Through the five weeks since the pair's extraordinary announcement, hundreds
of researchers in the United States and elsewhere have tried to duplicate the
experiments.
But the record has been muddy: Only laboratories at Stanford University and
at Texas A&M have reported seeing excess energy in the experiments. Workers at
an array of prestigious laboratories have tried but failed to get similar
results.
Stanley Pons of the University of Utah and Martin Fleischmann of the
University of Southampton in Britain said yesterday that although the
experiments seem simple, they are not, and that many researchers have conducted
them in a way that assures failure.
The single greatest problem is "scaling" of the experiment, they said in an
interview. Researchers must look only for a small amount of heat from small,
quickly run experiments and should expect a larger amount of heat only from
experiments that run for weeks or months, Pons and Fleischmann said.
For example, Pons said, he has seen some "beautiful" experiments set up by
others to duplicate their results. But they used a thin, one-millimeter-diameter
wire to try to heat as much as 17 ounces of heavy water. "They just don't have a
chance . . . of doing this," Pons said.
Many other experiments are set up to look for the usual waste products of
nuclear fusion reactions, such as neutrons. But Fleischmann said that road leads
nowhere.
Instead, he said, researchers must do the experiment at the proper scale,
look for the excess heat, and then check for a single, unusual waste product:
helium-4. This is because they believe that the fusion reaction is completely
new to science, one in which deuterium atoms fuse to yield helium-4 and a huge
amount of energy per atom.
Other researchers said they have been frustrated in their attempts because
Pons and Fleischmann have so far declined to publish a complete account of their
methods and results. They have published only a sketchy report in the Journal of
Electroanalytical Chemistry and passed up a chance to publish a more complete
paper in the British journal Nature.
The two researchers continued to dodge one criticism of their results -- that
control experiments with ordinary water were not done.
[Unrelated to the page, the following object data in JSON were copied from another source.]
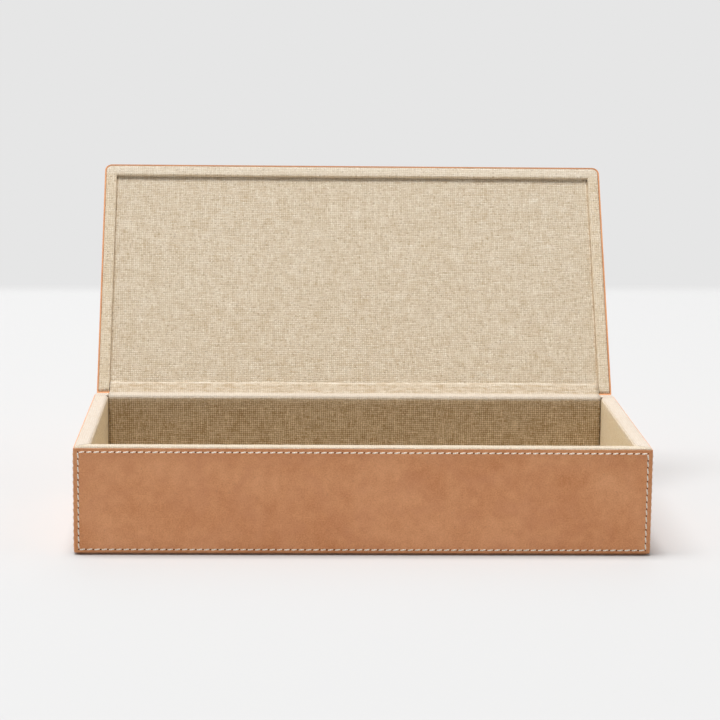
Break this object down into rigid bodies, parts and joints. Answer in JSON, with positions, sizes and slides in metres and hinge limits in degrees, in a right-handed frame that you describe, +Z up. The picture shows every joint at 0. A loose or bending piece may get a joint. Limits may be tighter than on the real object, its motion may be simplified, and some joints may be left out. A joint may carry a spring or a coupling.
{
  "type": "stationery box",
  "caption": "Long low stationery box of boards covered in natural leather and lined with linen, with a flat lid that stands open on a leather and linen hinge along the back.",
  "frame": {"origin": "middle of the underside, on the table", "axes": "+Z up, +X to the right of someone who faces the front, along the box's length, -Y out of the front, and the lid's hinge along the back at +Y"},
  "size_m": [0.356, 0.2844, 0.2152],
  "materials": {
    "natural_leather": "natural vegetable-tanned leather, smooth, waxed, with stitched edges",
    "natural_linen": "plain-woven natural book linen, unbleached",
    "brown_felt": "dense brown felt",
    "board": "bare grey-brown box board, hidden under the coverings",
    "card": "grey card, hidden inside the linen panels"
  },
  "bodies": {
    "box": {"base_board": "board", "front_board": "board", "back_board": "board", "left_board": "board", "right_board": "board", "base_felt": "brown_felt", "front_leather": "natural_leather", "back_leather": "natural_leather", "left_leather": "natural_leather", "right_leather": "natural_leather", "front_lining": "natural_linen", "left_lining": "natural_linen", "right_lining": "natural_linen", "back_lining": "natural_linen", "floor_card": "card", "floor_linen": "natural_linen", "spine_leather": "natural_leather", "hinge_linen": "natural_linen"},
    "lid": {"lid_leather": "natural_leather", "lid_board": "board", "border_front_bar": "board", "border_left_bar": "board", "border_right_bar": "board", "border_linen": "natural_linen", "lid_panel_card": "card", "lid_panel_linen": "natural_linen"}
  },
  "joints": [
    {"name": "lid_hinge", "type": "hinge", "parent": "box", "child": "lid", "pos_m": [0, 0.089, 0.068], "axis": [1, 0, 0], "range_deg": [0, 123.5], "deforming": ["spine_leather", "hinge_linen"]}
  ]
}
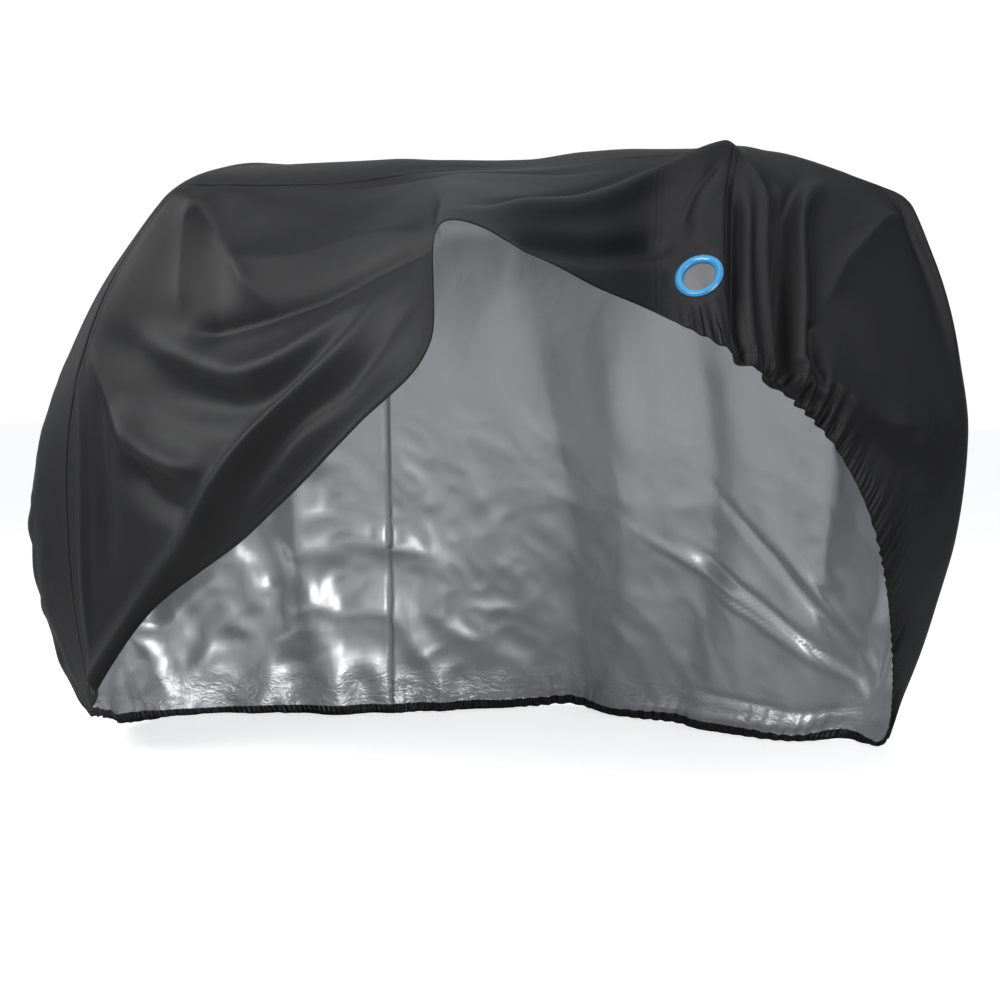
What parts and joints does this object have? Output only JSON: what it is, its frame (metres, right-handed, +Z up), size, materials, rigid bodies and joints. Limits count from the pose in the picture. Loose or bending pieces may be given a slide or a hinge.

Physicists generally
believe that if the experiments work in heavy water -- in which ordinary
hydrogen is replaced by a variant called deuterium -- they should fail when
ordinary water is used.
Pons said that experiments testing ordinary water have been done, but that
"We did not get the expected baseline results. We got some heat out."
The researchers refused to elaborate, asserting that their answers would
cause problems on three grounds: patent priority, national security, and because
their experiments were incomplete. Other researchers said their answer "sounds
like it is laying the groundwork for claiming fusion with light water as well,"
which would be a more extraordinary claim.
When Pons and Fleischmann made their original claims in Salt Lake City,
Steven E. Jones of Brigham Young University was submitting a paper to the
journal Nature, reporting a similar but far smaller effect.
Jones now expresses considerable doubt about the Pons and Fleischmann
results. He is scheduled to testify today before the House Science, Space and
Technology Committee on the status of the research. Also scheduled are Ron
Ballinger, a nuclear engineer from Massachusetts Institute of Technology, and
fusion expert Harold Furth from Princeton University's huge and conventional
fusion laboratory.
On the other side with Pons and Fleischmann will be Robert Huggins of
Stanford University, who has reported being able to repeat the Utah experiment.